Eviction Notices and the Mailbox Rule

tenantriskverification September 20, 2012 0

by Chris

tvslandlordblog

The mailbox rule — a complicated law that says dropping something in the mail means it is deemed delivered, has plagued legal scholars and lawmakers for decades.

The rule has been applied to real estate transactions,  insurance contracts, and even to IRS papers.

This rule can cause problems for landlords, too, especially when it comes to eviction notices.

The obvious problem with the mailbox rule is that the other party does not yet know that the communication is on its way.  Also, because first class post is not traceable, senders tend to use certified or registered mail in order to produce a receipt. This adds significant delay. So, when does the clock start ticking on legal notice periods, like evictions, when notice is provided by mail?

Service of notices by mail are particularly troublesome for landlords because eviction judges are so strict in adhering to the statutory notice periods which allow tenants time to prepare a defense.  Those notice periods are required under due process provisions of the law. A landlord who is off by only a day may see the case dismissed and be forced to repeat the entire process, while a deadbeat tenant remains in the rental property.

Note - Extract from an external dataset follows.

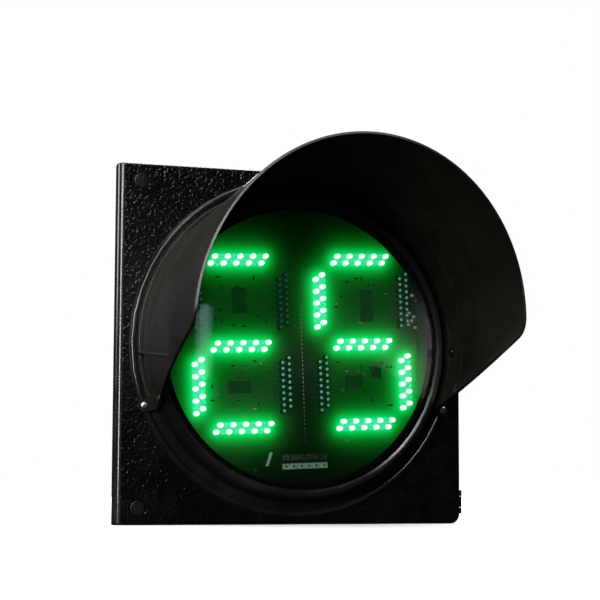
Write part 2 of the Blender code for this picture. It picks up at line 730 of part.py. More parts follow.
def make_latch(label, side, parent, mat, steel):
    """A quarter-turn latch: slotted head and shaft, with a cam behind."""
    centre = face_point(LATCH_X, 0, side * LATCH_RISE)
    profile = [(0, 0.0), (LATCH_HEAD - 0.0006, 0.0), (LATCH_HEAD, 0.0006), (LATCH_HEAD, 0.0024),
               (LATCH_SHAFT, 0.0024), (LATCH_SHAFT, CAM_FRONT - GAP), (0.0030, CAM_FRONT - GAP),
               (0.0030, CAM_FRONT + CAM_THICK), (0, CAM_FRONT + CAM_THICK)]
    latch = lathe("latch_" + label, profile, mat, centre, (0, 1, 0), steps=20)
    low = centre + Vector((-0.0009, -0.001, -0.0056))
    high = centre + Vector((0.0009, 0.0014, 0.0056))
    cut(latch, box("latch_slot_" + label, low, high, mat))
    steps = 8
    start = centre + Vector((0, CAM_FRONT, 0))
    outline = [start + Vector((0.0055 * math.cos(a), 0, side * 0.0055 * math.sin(a)))
               for a in (math.pi * i / steps for i in range(steps + 1))]
    outline += [start + Vector((-0.0035, 0, -side * CAM_LENGTH)),
                start + Vector((0.0035, 0, -side * CAM_LENGTH))]
    cam = prism("latch_cam_" + label, outline, (0, CAM_THICK, 0), steel)
    cut(cam, rod("latch_cam_hole_" + label, start + Vector((0, -0.002, 0)),
                 start + Vector((0, 0.006, 0)), 0.0033, steel, 16))
    turn = pivot("latch_axis_" + label, centre, parent)
    attach(turn, latch, cam)


# ---------------------------------------------------------------------- main
def main():
    clear_scene()
    black = material("black_plastic", (0.012, 0.012, 0.013), 0.38)
    satin = material("satin_black_plastic", (0.010, 0.010, 0.011), 0.30)
    rubber = material("seal_rubber", (0.020, 0.020, 0.020), 0.80)
    clear = material("clear_lens", (0.92, 0.95, 0.94), 0.04, alpha=0.25)
    board = material("circuit_board", (0.010, 0.085, 0.030), 0.45)
    lit = material("lit_leds", (0.05, 0.95, 0.30), 0.25)
    unlit = material("unlit_leds", (0.45, 0.62, 0.55), 0.25)
    steel = material("zinc_steel", (0.55, 0.56, 0.58), 0.35, metallic=1.0)
    core = material("transformer_core", (0.10, 0.07, 0.05), 0.55)
    grey = material("terminal_plastic", (0.55, 0.56, 0.54), 0.45)

    make_housing(black)
    make_door_seal(rubber)
    make_caps(satin, rubber)
    make_gland(satin, rubber)
    make_hinge_pins(steel)
    make_equipment(steel, grey)

    door_axis = pivot("door_axis", (HINGE_X, HINGE_Y, CENTRE_Z))
    attach(door_axis, make_door(black), *make_lens(clear, rubber), *make_clips(steel),
           *make_visor(satin, steel), *make_segments(lit, unlit),
           *make_module(satin, board, steel, core))
    make_latch("upper", 1, door_axis, satin, steel)
    make_latch("lower", -1, door_axis, satin, steel)


main()
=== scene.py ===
"""Looks of the pedestrian countdown signal head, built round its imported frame.

Metres, +Z up, front towards -Y, as in the frame.  Depths are measured from the front plane
of the door, positive towards the back, and radii from the lens axis.
"""

import random
from math import acos, asin, atan2, cos, exp, pi, radians, sin, sqrt, tan, tau

import bmesh
import bpy
from mathutils import Euler, Matrix, Vector


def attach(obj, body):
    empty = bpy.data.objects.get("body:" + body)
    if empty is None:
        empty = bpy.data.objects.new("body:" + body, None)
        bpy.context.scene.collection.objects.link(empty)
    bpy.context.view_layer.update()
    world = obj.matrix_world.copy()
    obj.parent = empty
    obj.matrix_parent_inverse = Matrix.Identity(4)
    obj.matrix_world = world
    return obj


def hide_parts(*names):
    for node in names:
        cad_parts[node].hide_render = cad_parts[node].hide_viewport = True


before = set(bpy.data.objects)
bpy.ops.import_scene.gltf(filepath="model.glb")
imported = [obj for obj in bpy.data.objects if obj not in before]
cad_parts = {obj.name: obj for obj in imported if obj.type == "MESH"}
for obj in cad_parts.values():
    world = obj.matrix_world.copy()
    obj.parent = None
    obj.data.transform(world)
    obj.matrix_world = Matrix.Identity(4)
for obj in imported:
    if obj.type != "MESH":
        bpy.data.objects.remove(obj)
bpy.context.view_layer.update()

# ------------ dimensions
CASE = 0.355  # width and height of the door
FACE_Y = -0.05  # front plane of the door
CENTRE_Z = CASE / 2
HINGE_SIDE_RADIUS, LATCH_SIDE_RADIUS = 0.01, 0.0015
WALL = 0.003
GAP = 0.0003  # clearance between pieces that touch
DOOR_DEPTH = 0.014
LIP = 0.0065  # rounded finger lip along the latch side
HOUSING_FRONT, HOUSING_STRAIGHT, HOUSING_BACK = 0.0165, 0.038, 0.092
BACK_HALF, BACK_RADIUS = 0.143, 0.02

BEAD_RADIUS, HOLE_BACK = 0.168, 0.1676  # bead, and the hole under it
SEAM_RADIUS, HOLE_DEPTH = BEAD_RADIUS + 0.004, 0.003  # where the flat face meets the bead
COLLAR_BORE, COLLAR_HEIGHT, LIP_RADIUS = 0.1482, 0.022, 0.142
LENS_RADIUS, LENS_SHOULDER, LENS_CROWN, LENS_WALL = 0.1413, 0.0235, 0.044, 0.0025
LENS_FLANGE = 0.1472

VISOR_RADIUS, VISOR_WALL, VISOR_LENGTH = 0.1584, 0.0028, 0.2023
VISOR_RIM_HEIGHT, VISOR_RIM_RAISE, VISOR_RIM_LEAN = 0.1731, 0.0042, 0.116
VISOR_LOW_EDGE = -0.068
VISOR_CORNER = 0.012  # rounding where the rim meets the lower edges
VISOR_RIDGES = (0.024, 0.055)  # beads round the inside, from the door
VISOR_RIM = 0.9935  # how far along the wall its rounded rim starts
VISOR_RIM_EDGE = ((0.00015, 0.00005), (0.0003, 0.0002), (0.0004, 0.0004), (0.00115, 0.002),
                  (0.00128, 0.00225), (0.0012, 0.0025), (0.0008, 0.0027), (0.0003, 0.00279))
FLANGE_RADIUS, FLANGE_END = 0.1624, radians(24)
EAR_RADIUS, EAR_ANGLE, EAR_TIP = 0.1686, radians(21.5), 0.0062

MODULE_TURN = radians(2.4)
BOARD_RADIUS, BOARD_FRONT, BOARD_THICK, LED_TIP = 0.1375, -0.012, 0.0016, -0.02
DIGIT_CENTRES = {"left": -0.062, "right": 0.066}
DIGIT_HALF_WIDTH, DIGIT_HALF_HEIGHT, DIGIT_RAISE, MIDDLE_DROP = 0.0443, 0.0833, 0.0032, 0.0028
LED_PITCH, UPRIGHT_PITCH, LEDS_IN_ROW = 0.0065, 0.006, 9
LED_ROW_GAP, LED_ROW_SHIFT = 0.0068, 0.0045  # between a bar's two rows, across and along
LED_RADIUS = 0.0025
LIT_SPOT, DARK_SPOT = 0.0022, 0.0015  # radius of the bright spot in an LED's dome: the core of a lit LED, a painted glow on an unlit one
SHOWN = {"left": "adeg", "right": "acdfg"}  # lit bars of the two digits
BARS = {"a": (0, 1, False), "b": (1, 0.5, True), "c": (1, -0.5, True), "d": (0, -1, False),
        "e": (-1, -0.5, True), "f": (-1, 0.5, True), "g": (0, 0, False)}    # across, up, upright
GLOWING_BARS = ("rightb", "righte", "leftc")  # unlit bars whose LEDs get a brighter painted glow, where they catch the most light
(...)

Even if the eviction is ordered, it may be subject to appeal if the notice was defective.

Such was the case in Iowa, before the state’s Supreme Court threw out a law providing that eviction notices could be sent via certified mail, and that the notice period began to run when the letter was sent.

In that case, the tenant challenged her eviction because the notice of the eviction hearing was mailed certified.  She claimed that she received a notice from the post office regarding the certified letter, and picked it up the next day — one day after the hearing took place.

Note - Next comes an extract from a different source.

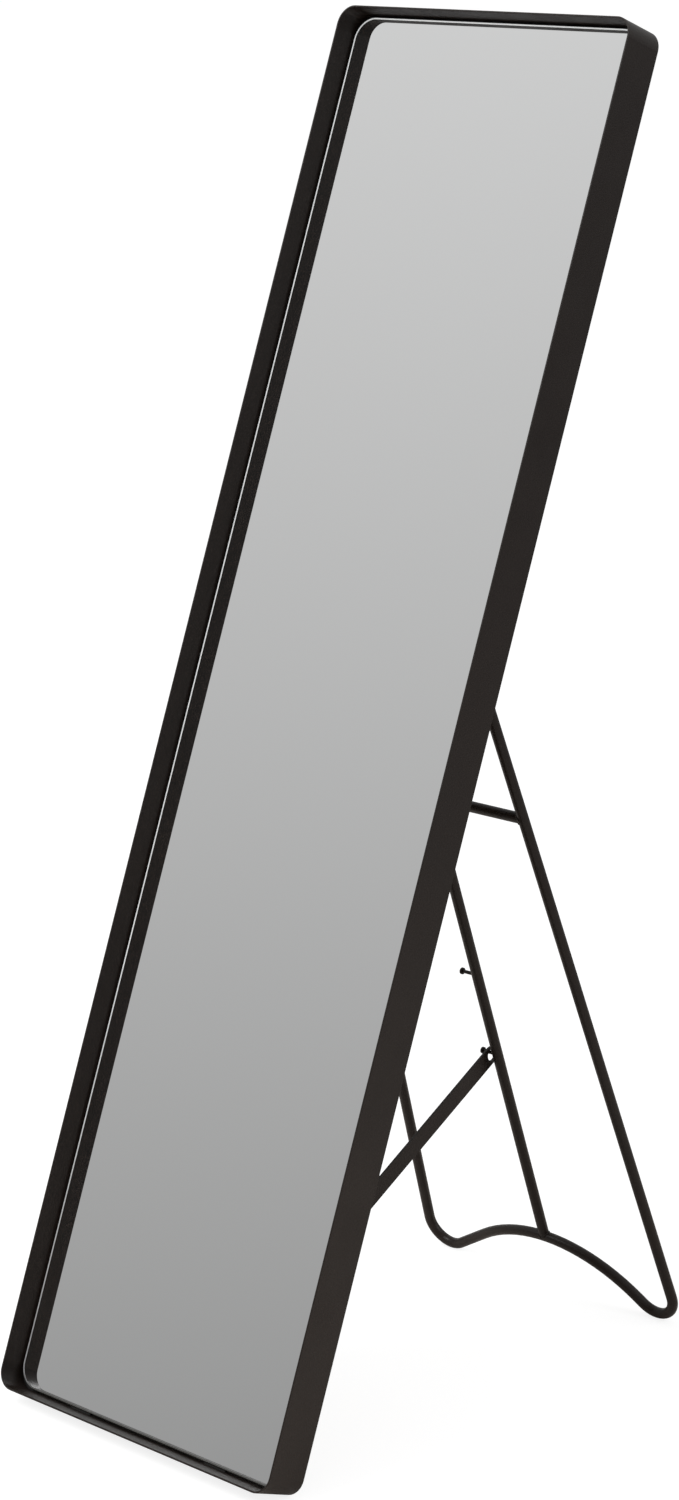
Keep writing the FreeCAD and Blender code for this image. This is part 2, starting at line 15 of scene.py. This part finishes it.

The tenant asked a lower court to overturn the eviction which it entered by default due to her absence at the hearing.  That court refused, because the eviction statute allowed notice by mail, and the mailbox rule dictates that mail is a reliable way to communicate.

The tenant appealed the lower court’s ruling.  Once the case made its way before the state’s Supreme Court, the justices found the state’s law allowing notice via certified mail to be flawed.

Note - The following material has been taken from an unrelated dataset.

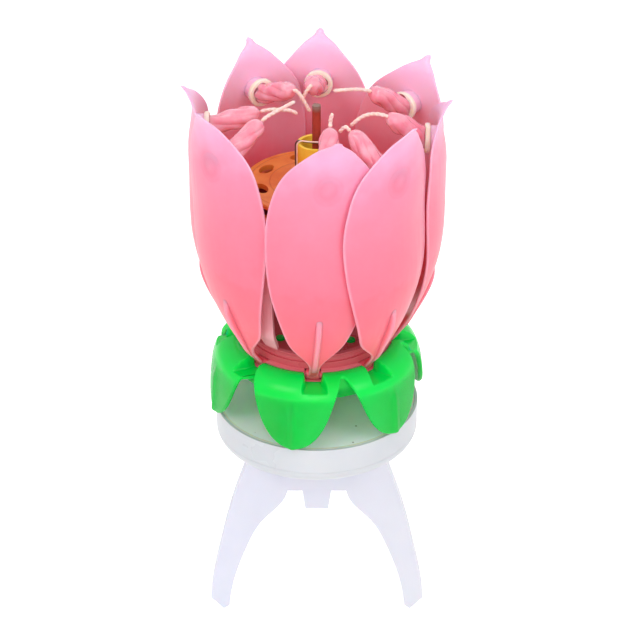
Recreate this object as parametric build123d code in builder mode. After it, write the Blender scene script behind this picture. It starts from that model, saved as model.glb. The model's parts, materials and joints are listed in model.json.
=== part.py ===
from build123d import *
import os
from math import acos, asin, cos, degrees, hypot, pi, radians, sin, sqrt, tan

# A closed flower candle: a round drum on a cake fork, a leafy calyx that turns on it and eight hinged
# petals round a pod with a fountain tube. Millimetres, +Z up, the front is -Y. The origin is on the
# centre line at the height of the fork's tips. Azimuths run from the front towards +X.

# Running fits and gaps
running_gap = 0.08
seat_gap = 0.05
slide_gap = 0.1
moving_gap = 0.4
overrun = 2.0

# Cake fork, its outline as shares of the half spread and of the height
fork_height = 51.0
fork_half_spread = 25.9
blade_half_thickness = 1.7
web_half_thickness = 3.2
web_half_width = 8.0
web_lift = 1.5
crown_drop = 16.3
crown_half_share = 0.27
tang_length = 5.2
tang_top_width = 6.9
tang_end_width = 5.5
tang_half_thickness = 1.5
fork_peg_radius = 2.9
fork_peg_height = 1.9
leg_outer_shares = [(0.98, 0.157), (0.896, 0.373), (0.785, 0.608), (0.66, 0.804), (0.52, 1.0)]
leg_inner_shares = [(0.784, 0.157), (0.645, 0.373), (0.505, 0.51), (0.30, 0.635)]
leg_heel_shares = (1.0, 0.065)
leg_tip_shares = (0.88, 0.0)
leg_toe_shares = (0.826, 0.02)

# Drum, with its margin round the hinges
drum_margin = 7.4
drum_height = 9.2
drum_wall = 1.3
drum_floor = 1.2
drum_edge_round = 3.0
lid_edge_thickness = 1.2
lid_ledge = 0.65
lid_crown = 0.5
lid_crown_share = 0.75
lid_collar_height = 1.4
lid_collar_wall = 1.5
boss_radius = 4.6
boss_height = 4.0
socket_roof = 0.4

# Turning parts on the drum's centre line: heights above the drum, the hub's floor and the boss
hub_lift = 12.2
hub_floor = 1.9
hub_ring_width = 2.9
hub_boss_wall = 2.2
hub_boss_length = 7.9
pocket_floor = 0.3
spindle_radius = 1.0
spindle_drop = 0.2
sleeve_radius = 2.4
sleeve_grip = 5.5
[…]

Because the notice period would run while the mail was in transit, and because the certified mail process tends to slow the journey to the recipient, the court found that the tenant’s constitutional rights had been violated and that the law was a mere “illusion” of fairness.

The alternative to mail – personal service, is expensive.  Many landlords become frustrated with tenants who try to duck service of process, which can drive up the cost. As a result, many state eviction statutes provide that an eviction notice can be delivered by posting it on the front door of the property, in addition to other methods like mailing.

Many eviction statute attempt to clarify the mailing rule.  For example, according to the Oregon Bar, landlords there must mail notices via first class mail, not certified or registered mail, and when mailing notices, are required to tack on three days for the tenant to respond.  Short-term notices are considered served where they are both mailed, and personally served.

While the lease agreement can set out acceptable ways for the landlord and tenant to communicate with one another, it is crucial for a landlord seeking an eviction to follow local law when sending legal notices — the lease cannot override these requirements.

If first class mail is an option, it may be a good idea to have the person who sends the mail sign a contemporaneous certificate of mailing indicating when and how the mail was dropped.

Despite the mailbox rule, the fact remains that  mail can be unreliable. This is not just due to delivery problems, but  also because a tenant may not recognize the sender, or may be in denial and not want to open it.

What the Iowa case highlights is that an eviction judge will want to be reasonably certain that the tenant received notice.  If the landlord makes that step easy to determine – by proving that the tenant had every opportunity to prepare and defend the eviction, the landlord is far more likely to success the first time around.

It is in the landlord’s financial interests to make certain the tenant has notice, by whatever method is most likely to succeed.  Using several different alternative means of serving notice only serves to bolster the landlord’s argument that they are entitled to an eviction.   Personal service or hand-delivery along with mailing may seem like wasted expense, but not compared to the cost of starting over while a tenant holds up a property without paying rent.